She said women were told by medical staff to opt for a caesarean as it was risk free, but then "come out of these births stunned and shocked".
"They have been separated from their babies often due to recovery times," she said.
"The baby has missed crucial skin to skin and initial breastfeeding. The breastfeeding journey then becomes difficult and women resort to using formula.
"It seems that no one is held accountable for clinical decisions that may be incorrect and that cause trauma."
This midwife said she would not work in the birthing unit "unless there is a complete change of management, senior medical staff and culture change".
"Many midwives at my hospital feel the same and don't stay past their new graduate year which leaves us dangerously short staffed," she said.
Illawarra Shoalhaven Local Health District Chief Executive Margot Mains said she couldn't comment on individual submissions, but that the district was "committed to listening to and learning from women about their experiences of maternity care".
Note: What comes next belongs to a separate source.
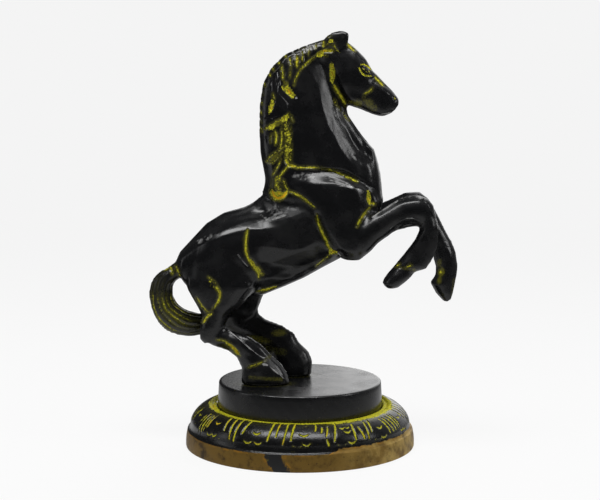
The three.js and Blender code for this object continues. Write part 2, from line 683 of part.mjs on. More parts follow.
function footRingOutline() {
  const border = [0, 18, 36, 54, 72, 90].map((degrees) => borderPoint(degToRad(degrees)));
  const lipTop = borderTop - 0.8 * channelDepth;
  const shelfBore = lipRadius - shelfWidth;
  return [
    [footRadius - ringWall, 0],
    [footRadius, 0],
    [footRadius, 0.3 * bandHeight],
    [bandTopRadius, bandHeight],
    [borderFootRadius + 0.4 * stepWidth, bandHeight + 0.1 * stepHeight],
    [borderFootRadius + 0.1 * stepWidth, borderFootHeight - 0.3 * stepHeight],
    ...border,
    [borderTopRadius - 0.4 * lipWidth, lipTop - channelDepth],
    [lipRadius + channelWidth, lipTop],
    [lipRadius, lipTop - channelDepth],
    [lipRadius, shelfHeight],
    [shelfBore, shelfHeight],
    [shelfBore, underShelf],
    [lipRadius, underShelf],
    [borderFootRadius - ringWall, 0.5 * underShelf],
  ];
}

// One engraved stroke, from the channel down the border, bowed like a blade of grass
function borderStroke(start) {
  const points = [];
  const outwards = [];
  for (let i = 0; i <= strokeSteps; i++) {
    const t = i / strokeSteps;
    const fall = degToRad(strokeStart - strokeFall * t);
    const turn = degToRad(start - strokeLean * t * t);
    const [r, z] = borderPoint(fall);
    const normal = borderNormal(fall);
    points.push(new THREE.Vector3(r * Math.cos(turn), r * Math.sin(turn), z));
    outwards.push(new THREE.Vector3(normal.x * Math.cos(turn), normal.x * Math.sin(turn), normal.y));
  }
  return chiselCut(points, outwards, { width: strokeWidth, depth: strokeDepth, lift: strokeLift });
}

const around = (count, make) => Array.from({ length: count }, (_, i) => make((360 * i) / count, i));

function screwPlaces() {
  const radius = drumFootRadius - drumWall / 2;
  return around(screwCount, (degrees) => {
    const turn = degToRad(degrees + 90);
    return new THREE.Vector3(radius * Math.cos(turn), radius * Math.sin(turn), shelfHeight);
  });
}

function footRing() {
  const strokes = around(strokeGroups, (degrees) =>
    Array.from({ length: strokesPerGroup }, (_, i) =>
      borderStroke(degrees + strokePitch * (i - (strokesPerGroup - 1) / 2)),
    ),
  ).flat();
  const holes = screwPlaces().map((place) =>
    roundHole(place, underShelf - 1, shelfHeight + 1, screwRadius + holeClearance),
  );
  return cutBy(solidFrom(turned(footRingOutline(), ringSides)), [joined(strokes), ...holes]);
}

function plinthDrum() {
  const cup = turned(
    [
      [0, underDrumTop],
      [drumBoreRadius - drumFillet, underDrumTop],
      [drumBoreRadius, underDrumTop - drumFillet],
      [drumBoreRadius, shelfHeight],
      [drumFootRadius, shelfHeight],
      [drumFootRadius, shelfHeight + 0.25 * drumHeight],
      [0.3 * drumFootRadius + 0.7 * drumTopRadius, shelfHeight + 0.55 * drumHeight],
      [drumTopRadius, drumTop - drumEdgeRound],
      [drumTopRadius - 0.3 * drumEdgeRound, drumTop - 0.3 * drumEdgeRound],
      [drumTopRadius - drumEdgeRound, drumTop],
      [0, drumTop],
    ],
    drumSides,
  );
  const studHoles = Object.values(soleMiddles).map((place) =>
    roundHole(place, underDrumTop - 1, drumTop + 1, studRadius + holeClearance),
  );
  const screwHoleTop = shelfHeight + screwGripInDrum + holeClearance;
  const screwHoles = screwPlaces().map((place) =>
    roundHole(place, shelfHeight - 1, screwHoleTop, screwRadius + holeClearance),
  );
  return cutBy(solidFrom(cup), [...studHoles, ...screwHoles]);
}

// Fixings, each made about its own axis and then placed

function stud() {
  const low = -drumTopThickness - washerThickness - nutHeight - studTail;
  return turned(
    [
      [0, low],
      [studRadius - studTip, low],
      [studRadius, low + studTip],
      [studRadius, studDepthInHoof - studTip],
      [studRadius - studTip, studDepthInHoof],
      [0, studDepthInHoof],
    ],
    roundSides,
  );
}

function flatRing(edge, thickness) {
  const bore = new THREE.Path().absarc(0, 0, studRadius + holeClearance, 0, 2 * Math.PI, true);
  edge.holes.push(bore);
  return new THREE.ExtrudeGeometry(edge, { depth: thickness, bevelEnabled: false, curveSegments: 8 });
}

function washer() {
  const edge = new THREE.Shape().absarc(0, 0, studRadius + washerRim, 0, 2 * Math.PI);
  return flatRing(edge, washerThickness);
}

function nut() {
  const corner = (2 * (studRadius + nutWall)) / Math.sqrt(3);
  const hexagon = around(6, (degrees) => {
    const turn = degToRad(degrees);
    return new THREE.Vector2(corner * Math.cos(turn), corner * Math.sin(turn));
  });
  return flatRing(new THREE.Shape(hexagon), nutHeight);
}

function drumScrew() {
  const under = -shelfThickness;
  const headRadius = screwRadius + screwHeadRim;
  return turned(
    [
      [0, under - screwHeadHeight],
      [0.7 * headRadius, under - screwHeadHeight],
      [headRadius, under - 0.5 * screwHeadHeight],
      [headRadius, under],
      [screwRadius, under],
      [screwRadius, screwGripInDrum - screwTip],
      [screwRadius - screwTip, screwGripInDrum],
      [0, screwGripInDrum],
    ],
    roundSides,
  );
}

// Assembly: the horse stands on the drum, the drum sits on the ring's shelf

const figurine = new THREE.Group();

function add(name, geometry, look, place = new THREE.Vector3()) {
  const mesh = named(name, geometry, look);
  mesh.position.copy(place);
  figurine.add(mesh);
}

const castings = {
  horse_body: horseBody(),
  right_foreleg: foreleg(-1, rightForearm, rightForeCannon, rightPeg),
  left_foreleg: foreleg(1, leftForearm, leftForeCannon, leftPeg),
  tail: tail(),
};
for (const [name, casting] of Object.entries(castings)) {
  add(name, geometryOf(casting), blackPatina, new THREE.Vector3(0, 0, drumTop));
}
add("plinth_drum", geometryOf(plinthDrum()), blackPatina);
add("foot_ring", geometryOf(footRing()), bareBrass);

for (const [side, middle] of Object.entries(soleMiddles)) {
  const place = middle.clone().setZ(drumTop);
  const below = (distance) => place.clone().sub(new THREE.Vector3(0, 0, drumTopThickness + distance));
  add(side + "_hoof_stud", stud(), plainSteel, place);
  add(side + "_stud_washer", washer(), plainSteel, below(washerThickness));
  add(side + "_stud_nut", nut(), plainSteel, below(washerThickness + nutHeight));
}

screwPlaces().forEach((place, i) => add("drum_screw_" + (i + 1), drumScrew(), plainSteel, place));

// The origin is under the middle of the whole figurine
const extent = new THREE.Box3().setFromObject(figurine);
figurine.position.x = -(extent.min.x + extent.max.x) / 2;

export default figurine;
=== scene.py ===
"""A rearing horse in black-patinated cast brass on a turned base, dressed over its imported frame.

The horse faces +X, its right side faces -Y, and all objects are in metres. Chased lines and facets are
given as a sculptor's side view: millimetres forward of the base's axis and above the ground, as an eye
sees them on the horse's middle plane from straight beside it.
"""

import json
import logging
import math
from collections.abc import Iterator
from contextlib import contextmanager
from dataclasses import dataclass
from enum import Enum

import bpy
import numpy as np
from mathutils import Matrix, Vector

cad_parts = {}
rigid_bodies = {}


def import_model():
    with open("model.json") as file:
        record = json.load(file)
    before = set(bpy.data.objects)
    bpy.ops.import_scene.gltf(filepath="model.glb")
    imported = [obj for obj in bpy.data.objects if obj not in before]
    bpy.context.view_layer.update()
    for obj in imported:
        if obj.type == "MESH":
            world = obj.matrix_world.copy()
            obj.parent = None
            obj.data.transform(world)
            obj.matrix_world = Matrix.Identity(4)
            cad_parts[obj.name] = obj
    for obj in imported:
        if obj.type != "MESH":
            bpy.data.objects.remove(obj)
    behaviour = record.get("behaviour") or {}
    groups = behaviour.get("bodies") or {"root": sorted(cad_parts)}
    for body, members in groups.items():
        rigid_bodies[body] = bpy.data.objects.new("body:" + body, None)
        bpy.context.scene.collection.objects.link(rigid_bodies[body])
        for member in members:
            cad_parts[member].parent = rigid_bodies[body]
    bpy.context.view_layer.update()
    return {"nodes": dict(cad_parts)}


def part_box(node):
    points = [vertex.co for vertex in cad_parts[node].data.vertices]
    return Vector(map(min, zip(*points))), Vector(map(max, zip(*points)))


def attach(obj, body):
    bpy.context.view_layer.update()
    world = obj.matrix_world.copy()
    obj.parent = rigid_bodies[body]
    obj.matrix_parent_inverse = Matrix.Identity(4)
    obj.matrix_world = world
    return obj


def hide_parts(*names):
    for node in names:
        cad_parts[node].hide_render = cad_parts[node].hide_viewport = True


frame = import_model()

log = logging.getLogger("horse")

Array = np.ndarray
Socket = bpy.types.NodeSocket
Material = bpy.types.Material
Point = tuple[float, float]
Colour = tuple[float, float, float, float]
Run = tuple[float, ...]  # Points of a run, forward and height by turns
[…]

"This inquiry provides us with another important opportunity to hear from women who are willing to share very personal experiences to help contribute to sustainable improvements to maternity services," she said.
She said there was a "continuing service redesign" for maternity services, with the inquiry allowing the district to "use the voices of women and families to ensure that the journey we are undertaking creates a service that suits local needs and expectations".
She said "safe, collaborative and woman-centred maternity care" is the highest priority of our maternity services".
"We value our team of skilled and professional midwifery and obstetric clinicians and the contribution they make to local women and families," she said.
"Our staff work incredibly hard to deliver quality and safe services and many women who use our maternity service report a positive experience."
Ms Mains said the district took a zero-tolerance approach to allegations of bullying and had done "significant work around staff behaviours and organisational culture".